RE: why do we enjoy poetry From the perspective of neuroscience?
January 3, 2019 at 11:13 pm
(This post was last modified: January 4, 2019 at 12:23 am by bennyboy.)
(January 3, 2019 at 5:51 pm)Gae Bolga Wrote: Because they're depressed, in most cases, at least. Yes, depression causes us to act irrationally, yes..depression amplifies our suffering and minimizes our joy, but depression is almost always treatable...so there's no such thing as "permafucked".

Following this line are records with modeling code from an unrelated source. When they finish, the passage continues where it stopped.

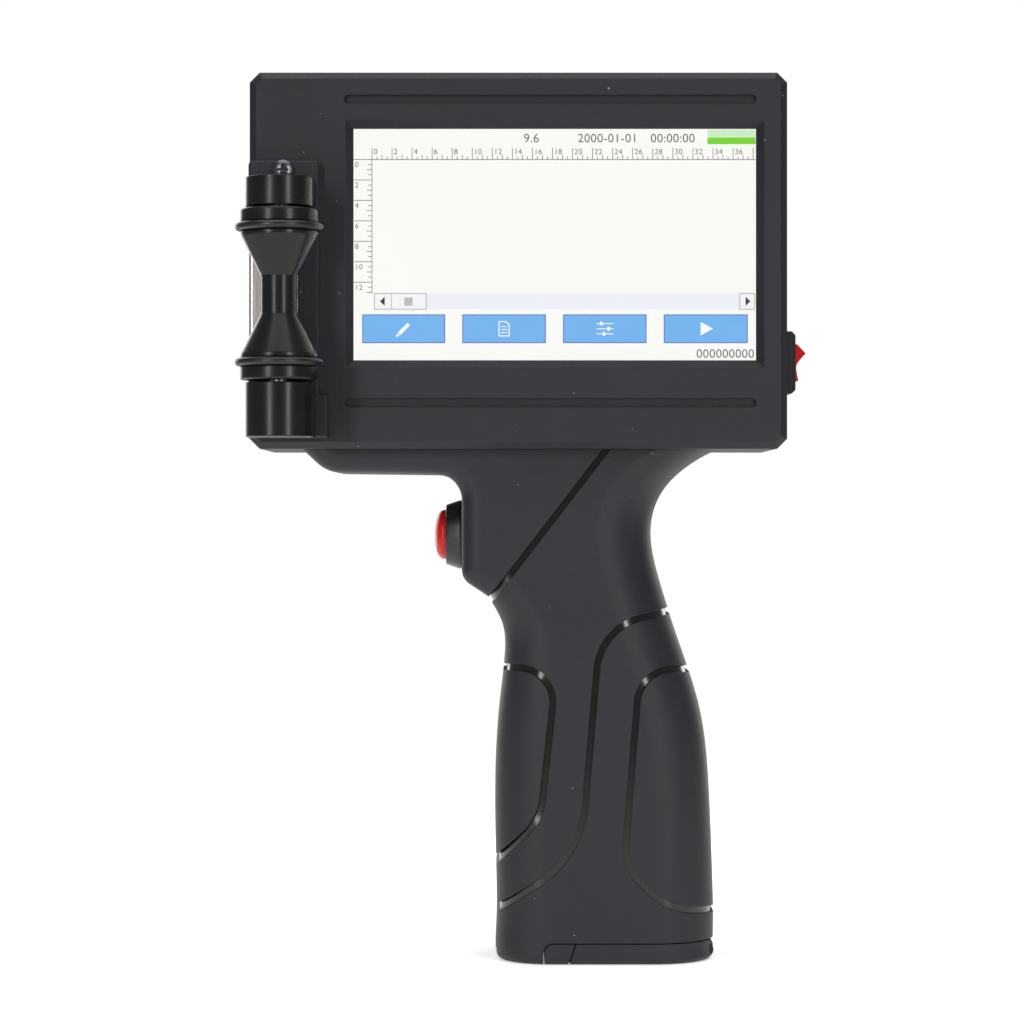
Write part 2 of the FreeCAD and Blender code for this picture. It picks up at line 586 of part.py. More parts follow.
def build_roller_carrier():
    """Base plate, two bearing blocks, two bearings and their screws."""
    foot_top = f"{LOWER_Z} + lower_block - 2.4"
    top = f"{UPPER_Z} + upper_block + plate_rise"
    right, foot = f"{LEFT} + plate_width", f"{LEFT} + plate_foot"
    body = new_body("plate_blank")
    corners = [(LEFT, LOWER_Z), (foot, LOWER_Z), (foot, foot_top), (right, foot_top), (right, top),
               (LEFT, top)]
    pad(body, outline(body, "XZ_Plane", f"-{FRONT}", corners), "plate_thick")
    soften(body, "Fillet", "1.2", lambda edge: along(edge, "y") and edge.BoundBox.Center.z > worth(top) - 0.1)
    soften(body, "Chamfer", "0.5", lambda edge: at_y(edge, PLATE_Y))
    holes = [rod("y", (x, f"{PLATE_Y} - 1", z), "shell_screw + 0.15", "5") for x, z in plate_screws()]
    piece("roller_base_plate", cut(body, guard_wrap("plate_recess"), *holes))
    shaft_hole = "shaft_radius + 0.3"
    upper = bearing_block("upper", UPPER_Z, "upper_block")
    seat = rod("z", (ROLLER_X, ROLLER_Y, f"{UPPER_Z} - 0.1"), "bearing_radius", "bearing_tall + 0.1")
    piece("upper_bearing_block", cut(upper, seat, rod("z", (ROLLER_X, ROLLER_Y, UPPER_Z), shaft_hole,
                                                      "upper_block - 1.2")))
    lower = bearing_block("lower", LOWER_Z, "lower_block")
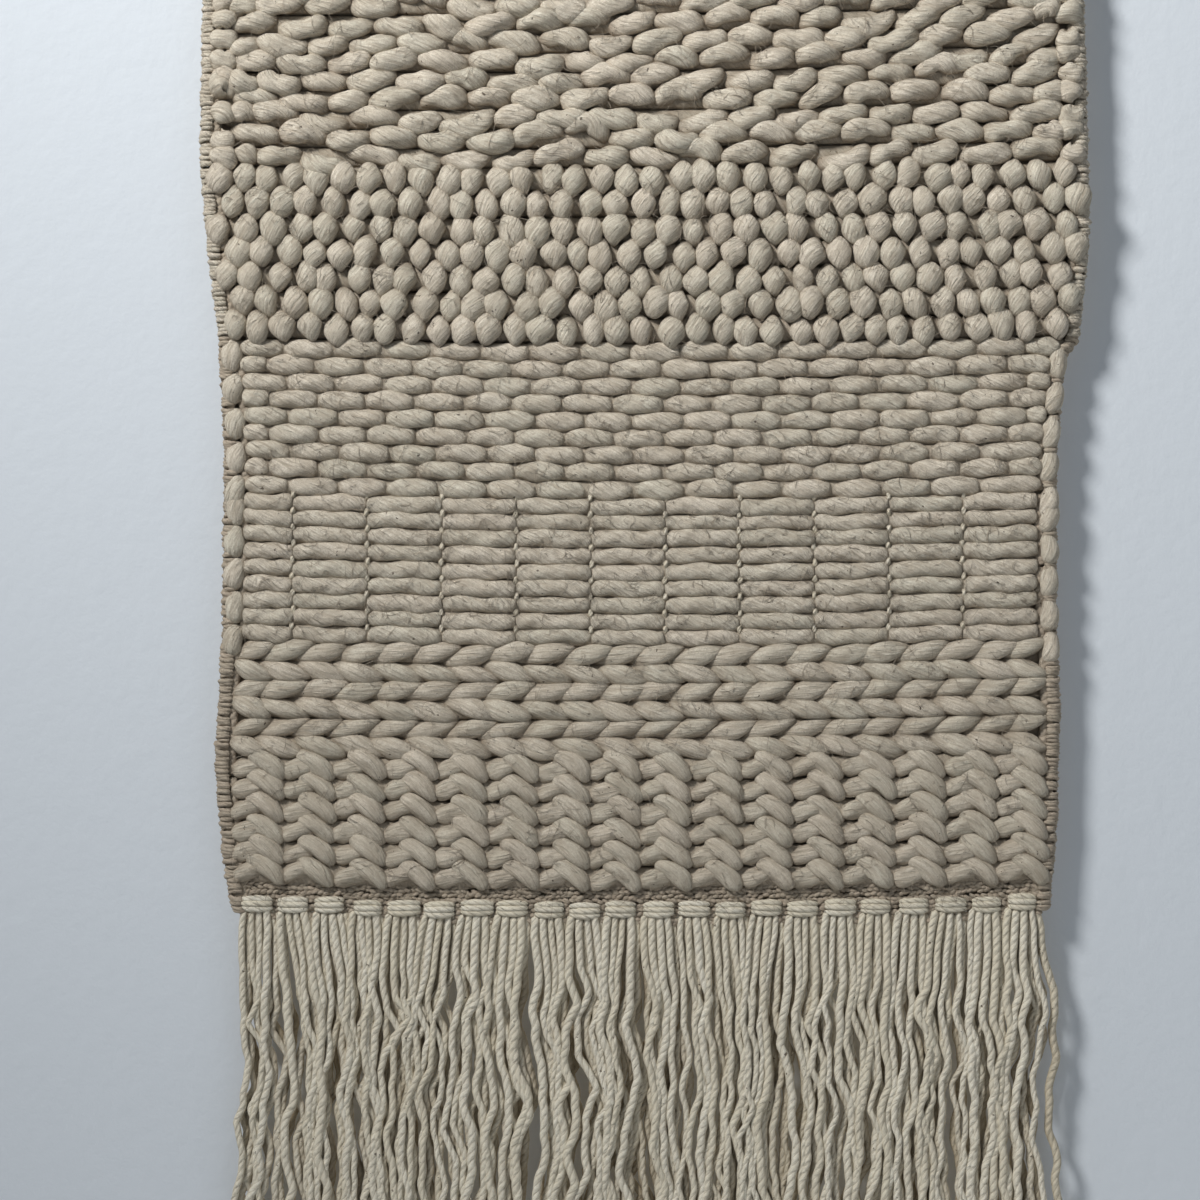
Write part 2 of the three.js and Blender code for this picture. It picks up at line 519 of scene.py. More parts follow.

I'm not so sure that suicidal impulses represent dysfunction at all. I've been quite engaged with it these days, actually, and my feelings about it are pretty complex. Sometimes, it's just an over-arching sense of bleakness-- that's probably chemistry, and it comes and goes. But sometimes it doesn't feel like that at all-- it feels like a pronounced clarity-- a general philosophical understanding of mortality, maybe mixed with ideas about determinism, about the mythological nature of the idea of self, and so on. My experiences with knockout drugs in surgery certainly informed me a lot on what mind is or isn't, as well.
When I say "permafucked," I'm not talking about inescapable suffering. I'm talking about the narrative of the self, and cracks in the mythology of it. There's maybe a sense of transplantation-- that one's own narrative and the Cosmic narrative are at odds, and that there's something intrinsically not-belonging in that.
Depression is a very hard thing even to define. Even though it's mainly rooted in chemistry, it's the way that manifests in the way ideas form at the conscious level that are the real killer, not the anhedonic feelings. (in my opinion at least) But it's maybe a call to choose either red or blue, rather than crossed wires, methinks.